В перерыве осмелилась подойти, добралась до директора, спрашиваю:
— Евгений Александрович! Это как же так?
Он сначала не понял:
— Что — «как»?
— Ну, вот это все — чтобы двигалось. И они же все выше вас. Надо вверх все время смотреть, голову запрокидывать…
— Ну, дорогая моя! Я же не спрашиваю, как вы все время можете наклоняться. Спинка-то устает?
Мы им не соразмерны. Всегда не соразмерны. Но наклоняться над ребенком для взрослого все-таки более естественно. В этой позе есть что-то правильное, охранительное, оберегающее. Если, конечно, ты именно наклоняешься — чтобы быть ближе к нему, чтобы услышать, увидеть, обнять, а не нависаешь с угрозой. И в этом наклоне твоем — ощущение взрослой силы, уверенность в способности защитить.
Уверенность тает по мере того, как дети догоняют тебя в росте.
У меня однажды было странное переживание: я вызвала к доске одну ученицу. Давно не вызывала, а тут вызвала.
И класс, вместо того чтобы сосредоточиться на задаче, вдруг взорвался хохотом: мы с девочкой оказались одного роста. Почти одного — она была даже чуточку выше. Ну и как прикажете учить после этого?
Конечно, это была самая высокая девочка в классе. Но ведь все дети сначала были маленькими-премаленькими. И они это помнили, и я. На том ощущении — они маленькие, я большая — многое строилось в наших
отношениях. А теперь вот на тебе.И все-таки тотального, массового обгона в росте я не переживала. Они росли на другой территории — там, где «джунгли». А я возвращалась в детский сад, к малышам.
Но однажды верхушки «джунглей» вдруг расступились.
Удивительное чувство: ты идешь, передвигаешься с привычной опаской по этой чужой стране, и вдруг откуда-то сверху тебя окликают: «Марина Семеновна! Здравствуйте!» От неожиданности застываешь на месте, запрокидываешь голову вверх в направлении звука. А оттуда опять: «Здравствуйте, здравствуйте! Вы меня не узнали?» Может, я бы и не узнала. Но улыбка — оттуда, с неба, — улыбка-то узнаваемая. И потому он сам узнаваемый.

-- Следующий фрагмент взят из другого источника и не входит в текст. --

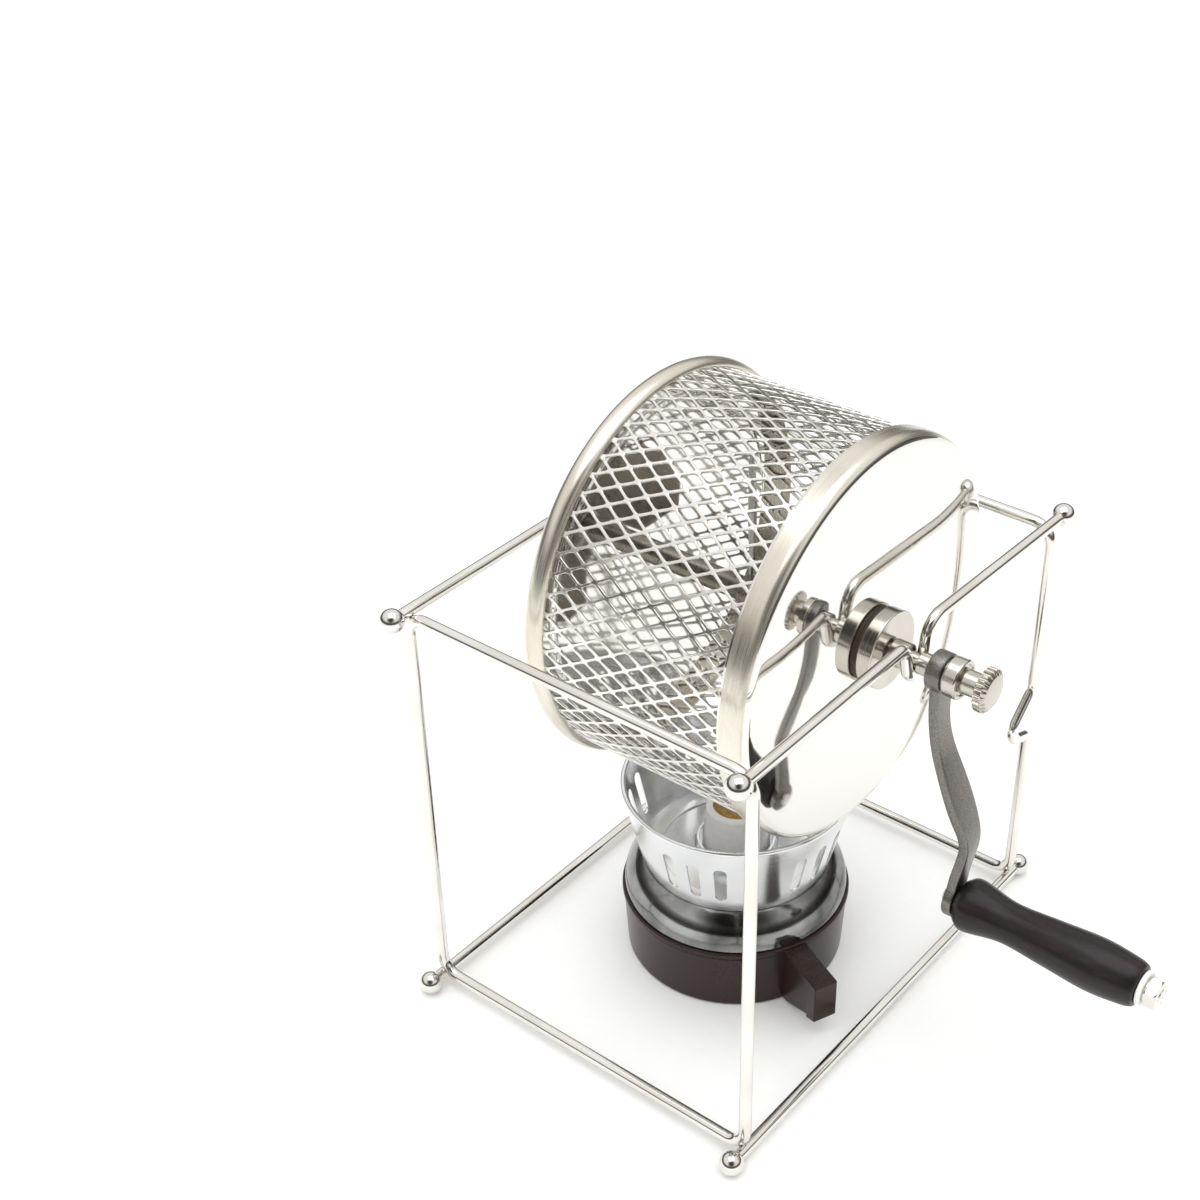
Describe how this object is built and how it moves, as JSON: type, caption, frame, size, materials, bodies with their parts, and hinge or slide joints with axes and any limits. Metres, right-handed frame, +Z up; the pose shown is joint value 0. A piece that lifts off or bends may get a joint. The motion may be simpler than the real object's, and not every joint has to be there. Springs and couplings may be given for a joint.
{
  "type": "stovetop coffee bean roaster",
  "caption": "Hand cranked mesh drum for roasting coffee beans, resting in a wire stand over a spirit burner with a slotted wind screen.",
  "frame": {"origin": "centre of the burner's underside, on the surface that the stand's ball feet rest on", "axes": "+X along the drum's axis towards the crank, -Y towards the front loop, +Z up"},
  "size_m": [0.2732, 0.2224, 0.2549],
  "materials": {
    "polished_wire": "bright drawn stainless wire",
    "polished_ball": "mirror polished steel ball",
    "mesh_steel": "bright expanded stainless mesh",
    "rim_steel": "brushed stainless band",
    "mirror_steel": "mirror polished stainless sheet",
    "turned_steel": "turned and plated steel",
    "inner_steel": "plain stainless inside the drum",
    "dark_washer": "dark heat proof washer",
    "cast_arm": "dark pewter grey cast steel, satin",
    "dark_wood": "very dark lacquered wood, satin",
    "white_nylon": "white nylon",
    "brown_plastic": "dark brown moulded plastic, semi gloss",
    "dark_tin": "dark grey burnished tin",
    "bright_aluminium": "bright spun aluminium",
    "white_glaze": "white glazed ceramic",
    "wick_fibre": "golden brown woven glass fibre"
  },
  "bodies": {
    "stand": {"front_loop": "polished_wire", "rear_loop": "polished_wire", "crank_side_top_rod": "polished_wire", "crank_side_bottom_rod": "polished_wire", "crank_side_front_foot_ball": "polished_ball", "crank_side_rear_foot_ball": "polished_ball", "crank_side_front_top_ball": "polished_ball", "crank_side_rear_top_ball": "polished_ball", "far_side_top_rod": "polished_wire", "far_side_bottom_rod": "polished_wire", "far_side_front_foot_ball": "polished_ball", "far_side_rear_foot_ball": "polished_ball", "far_side_front_top_ball": "polished_ball", "far_side_rear_top_ball": "polished_ball"},
    "drum": {"mesh_barrel": "mesh_steel", "rear_rim": "rim_steel", "rear_end_plate": "mirror_steel", "mouth_ring": "rim_steel", "drum_axle": "turned_steel", "rear_axle_sleeve": "inner_steel", "rear_paddle_collar": "inner_steel", "axle_spacer": "inner_steel", "front_paddle_collar": "inner_steel", "rear_paddle_up": "inner_steel", "rear_paddle_right": "inner_steel", "front_paddle_left": "inner_steel", "front_paddle_down": "inner_steel"},
    "crankset": {"lid": "mirror_steel", "lid_guide_tube": "turned_steel", "lid_washer": "dark_washer", "hub_disc": "turned_steel", "crank_shaft": "turned_steel", "crank_arm": "cast_arm", "grip_spindle": "turned_steel", "nylon_washer": "white_nylon", "end_nut": "turned_steel"},
    "arm_clamp": {"clamp_collar": "turned_steel"},
    "clamp_screw": {"thumbscrew": "turned_steel"},
    "handle": {"grip": "dark_wood"},
    "burner": {"burner_base": "brown_plastic", "spirit_tank": "dark_tin", "wick_collar": "bright_aluminium"},
    "screen": {"wind_screen": "bright_aluminium"},
    "wick_unit": {"wick_holder": "white_glaze", "wick": "wick_fibre"}
  },
  "joints": [
    {"name": "crank_turn", "type": "hinge", "parent": "stand", "child": "crankset", "pos_m": [0.0774, 0, 0.175], "axis": [1, 0, 0], "continuous": true},
    {"name": "drum_pull_off", "type": "slide", "parent": "crankset", "child": "drum", "axis": [-1, 0, 0], "range_m": [0, 0.03]},
    {"name": "grip_spin", "type": "hinge", "parent": "crankset", "child": "handle", "pos_m": [0.144, 0, 0.0759], "axis": [1, 0, 0], "continuous": true},
    {"name": "clamp_slide", "type": "slide", "parent": "crankset", "child": "arm_clamp", "axis": [1, 0, 0], "range_m": [0, 0.004]},
    {"name": "thumbscrew_turn", "type": "hinge", "parent": "arm_clamp", "child": "clamp_screw", "pos_m": [0.1, 0, 0.175], "axis": [1, 0, 0], "range_deg": [0, 1810]},
    {"name": "burner_slide", "type": "slide", "parent": "stand", "child": "burner", "axis": [0, 1, 0], "range_m": [-0.04, 0.04]},
    {"name": "screen_lift", "type": "slide", "parent": "burner", "child": "screen", "axis": [0, 0, 1], "range_m": [0, 0.01]},
    {"name": "wick_holder_lift", "type": "slide", "parent": "burner", "child": "wick_unit", "axis": [0, 0, 1], "range_m": [0, 0.02]}
  ],
  "couplings": [
    {"joint": "thumbscrew_turn", "follows": "clamp_slide", "rad_per_m": 7854}
  ]
}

Он к тебе наклоняется — с древесной своей высоты к твоим полутора метрам с хвостиком. Наклоняется так, как сделал бы это жираф — выгибая шею. И из-за этого наклона, из-за этой выгнутой шеи возникает пронзительное ощущение хрупкости: такой большой — и такой уязвимый.
Тебя уже не обхватишь руками, малыш. А тебе временами этого не хватает. Да только у взрослого нет больше ни сил, ни власти.

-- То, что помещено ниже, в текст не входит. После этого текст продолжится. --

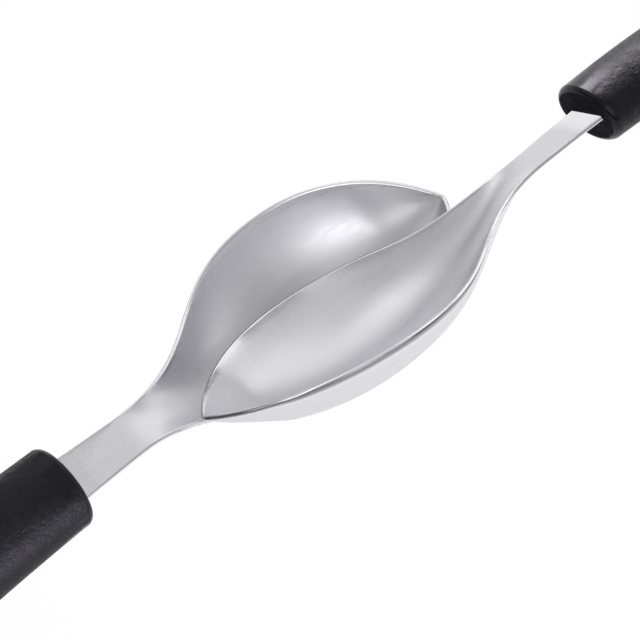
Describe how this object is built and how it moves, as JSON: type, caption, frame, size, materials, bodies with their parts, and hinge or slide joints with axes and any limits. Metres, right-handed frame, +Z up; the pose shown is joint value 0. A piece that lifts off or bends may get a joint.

Сюжет об изгнании из рая иногда трактуют как метафору обретения самостоятельности.
Подросток изгоняется из детства, как из рая. И, как в библейском предании, сам тому причиной: ему уже тесно в раю, он там просто не умещается. Слишком вырос. И теперь он где-то высоко-далеко.

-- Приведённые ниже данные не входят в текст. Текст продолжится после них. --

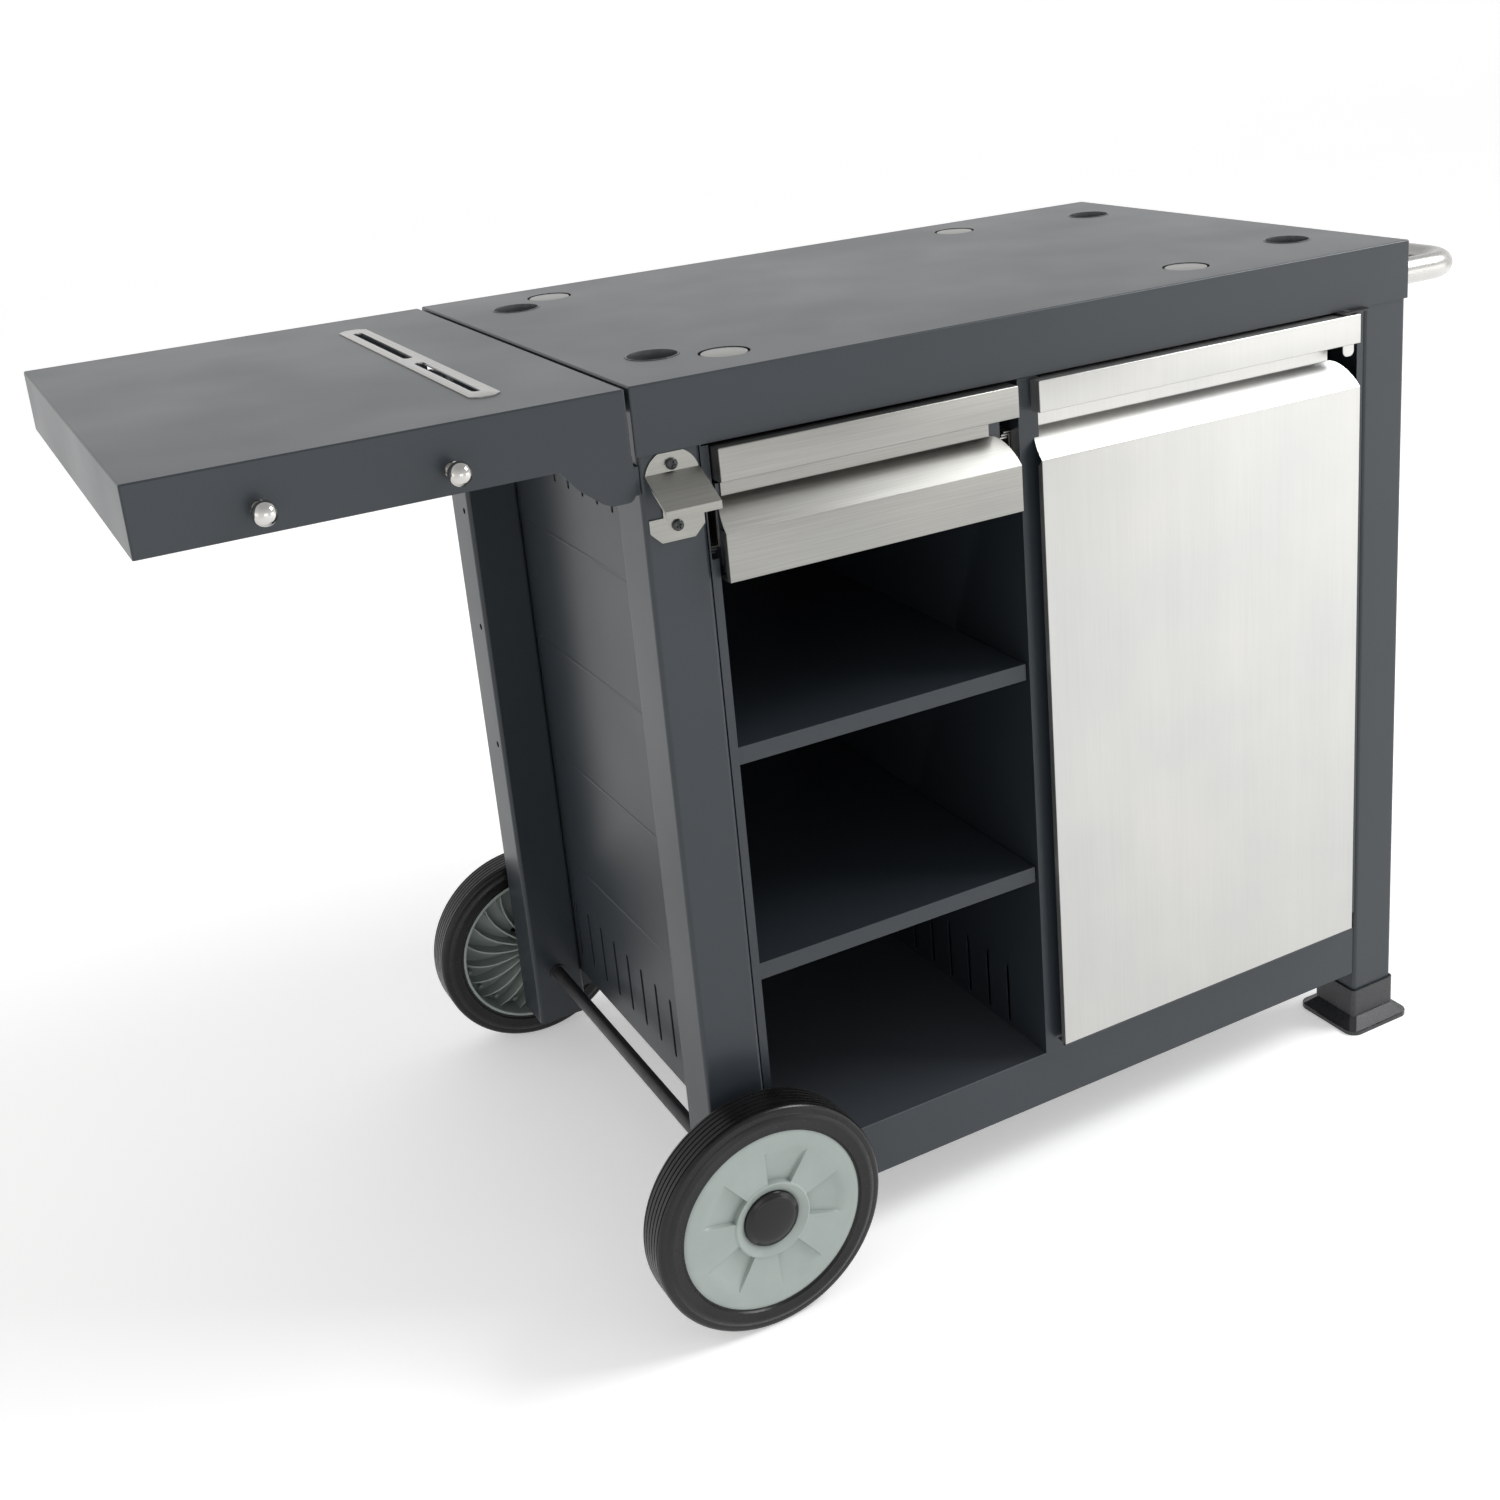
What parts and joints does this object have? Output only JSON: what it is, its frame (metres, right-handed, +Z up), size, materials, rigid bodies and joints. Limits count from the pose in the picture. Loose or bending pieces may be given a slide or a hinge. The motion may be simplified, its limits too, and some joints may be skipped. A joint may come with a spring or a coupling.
{
  "type": "griddle cart",
  "caption": "Rolling steel griddle cart with a flat deck, folding side shelf, drawer, open shelves, a cupboard door, a push handle, wheels and feet.",
  "frame": {"origin": "bottom centre of the whole cart's bounding box, on the ground, with the side shelf raised", "axes": "+X to the right along the front, from the side shelf to the push handle; +Y from the drawer front to the back; +Z up"},
  "size_m": [1.2416, 0.6, 0.8186],
  "materials": {
    "powder_coat": "charcoal textured powder coat",
    "brushed_stainless": "brushed stainless steel",
    "zinc_steel": "zinc-plated steel",
    "chrome_knob": "polished chrome",
    "black_screw": "black oxide",
    "black_plastic": "matte moulded plastic",
    "grey_plastic": "satin moulded plastic",
    "nylon": "natural nylon",
    "tyre_rubber": "solid rubber tread",
    "axle_black": "black painted steel"
  },
  "bodies": {
    "cabinet": {"axle_leg_bushes": "black_plastic", "axle_nuts": "zinc_steel", "axle_rod": "axle_black", "back_panel": "powder_coat", "bay_shelf_clips": "powder_coat", "bay_shelf_lower": "powder_coat", "bay_shelf_upper": "powder_coat", "bottle_opener": "brushed_stainless", "bottle_opener_screws": "black_screw", "bottom_rail_front": "powder_coat", "bottom_rail_rear": "powder_coat", "deck_braces": "powder_coat", "deck_top": "powder_coat", "divider_panel": "powder_coat", "door_hinge_lower": "zinc_steel", "door_hinge_pins": "zinc_steel", "door_hinge_upper": "zinc_steel", "door_magnet": "black_plastic", "drawer_runner_outer": "zinc_steel", "floor_panel": "powder_coat", "foot_cap_front": "black_plastic", "foot_cap_rear": "black_plastic", "foot_cup_screws": "black_screw", "foot_cups": "black_plastic", "frame_screws": "zinc_steel", "handle_bolts": "zinc_steel", "landing_discs": "brushed_stainless", "leg_front_left": "powder_coat", "leg_front_right": "powder_coat", "leg_rear_left": "powder_coat", "leg_rear_right": "powder_coat", "push_handle": "brushed_stainless", "side_panel_left": "powder_coat", "side_panel_right": "powder_coat", "side_shelf_brackets": "powder_coat"},
    "drawer": {"drawer_front": "brushed_stainless", "drawer_front_backer": "powder_coat", "drawer_box": "powder_coat", "drawer_runner_inner": "zinc_steel", "drawer_screws": "zinc_steel"},
    "runner_middle": {"drawer_runner_middle": "zinc_steel"},
    "door": {"door_skin": "brushed_stainless", "door_inner_pan": "powder_coat", "door_hinge_bushes": "nylon", "door_strike_plate": "zinc_steel"},
    "side_shelf": {"side_shelf_panel": "powder_coat", "slotted_plate": "brushed_stainless", "side_shelf_braces": "powder_coat", "tool_knobs": "chrome_knob", "side_shelf_hinge_studs": "zinc_steel"},
    "front_wheel": {"front_tyre": "tyre_rubber", "front_rim": "grey_plastic", "front_hub_cap": "black_plastic", "front_hub_bush": "nylon"},
    "rear_wheel": {"rear_tyre": "tyre_rubber", "rear_rim": "grey_plastic", "rear_hub_cap": "black_plastic", "rear_hub_bush": "nylon"}
  },
  "joints": [
    {"name": "drawer_slide", "type": "slide", "parent": "cabinet", "child": "drawer", "axis": [0, -1, 0], "range_m": [0, 0.3]},
    {"name": "runner_slide", "type": "slide", "parent": "cabinet", "child": "runner_middle", "axis": [0, -1, 0], "range_m": [0, 0.15]},
    {"name": "door_hinge", "type": "hinge", "parent": "cabinet", "child": "door", "pos_m": [0.44825, -0.252, 0.445], "axis": [0, 0, 1], "range_deg": [0, 110]},
    {"name": "side_shelf_fold", "type": "hinge", "parent": "cabinet", "child": "side_shelf", "pos_m": [-0.27775, 0, 0.747], "axis": [0, -1, 0], "range_deg": [0, 90]},
    {"name": "front_wheel_spin", "type": "hinge", "parent": "cabinet", "child": "front_wheel", "pos_m": [-0.23275, -0.28, 0.105], "axis": [0, 1, 0], "continuous": true},
    {"name": "rear_wheel_spin", "type": "hinge", "parent": "cabinet", "child": "rear_wheel", "pos_m": [-0.23275, 0.28, 0.105], "axis": [0, 1, 0], "continuous": true}
  ],
  "couplings": [
    {"joint": "runner_slide", "follows": "drawer_slide", "ratio": 0.5}
  ]
}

Как корабельная мачта с не убранными вовремя парусами.
Как длинношеее, как жираф, которому так нелегко щипать зеленую травку.
ПОСЛЕСЛОВИЕ
Учитель, как правило, устает от работы. Бывает, устает очень сильно.
Но усталость бывает разная. Есть усталость, которая сопровождается глубоким выдохом, удовлетворением, тихим счастьем: «Я это сделал!»
А есть усталость, за которой не стоит никакого удовлетворения, никакого счастливого выдоха. Усталость, которая грозит превратиться в бесконечную. Она порождает апатию и равнодушие к происходящему: только бы лишний раз не трогали! Она порождает ощущение ненужного, бессмысленного напряжения.
У Януша Корчака есть повесть «Король Матиуш на необитаемом острове»: ее главный герой оказывается в тюрьме, где заключенные каждый день с утра роют яму, а на следующий день эту же самую яму закапывают. Такое вот наказание — жестокий бессмысленный труд.
Вот этому — ощущению бессмысленного труда — надо противостоять всеми силами.
Это невероятно сложно на фоне усталости. И здесь есть одна спасительная штука под названием «понимание».
Понимание обстоятельств заставляет не то чтобы с этими обстоятельствами примириться, но словно приподнимает тебя над ними: ты в буквальном смысле оказываешься выше, отстраняясь и окидывая всю панораму взглядом. А возможность очутиться в такой позиции — пусть ненадолго — всегда обладает психотерапевтическим эффектом.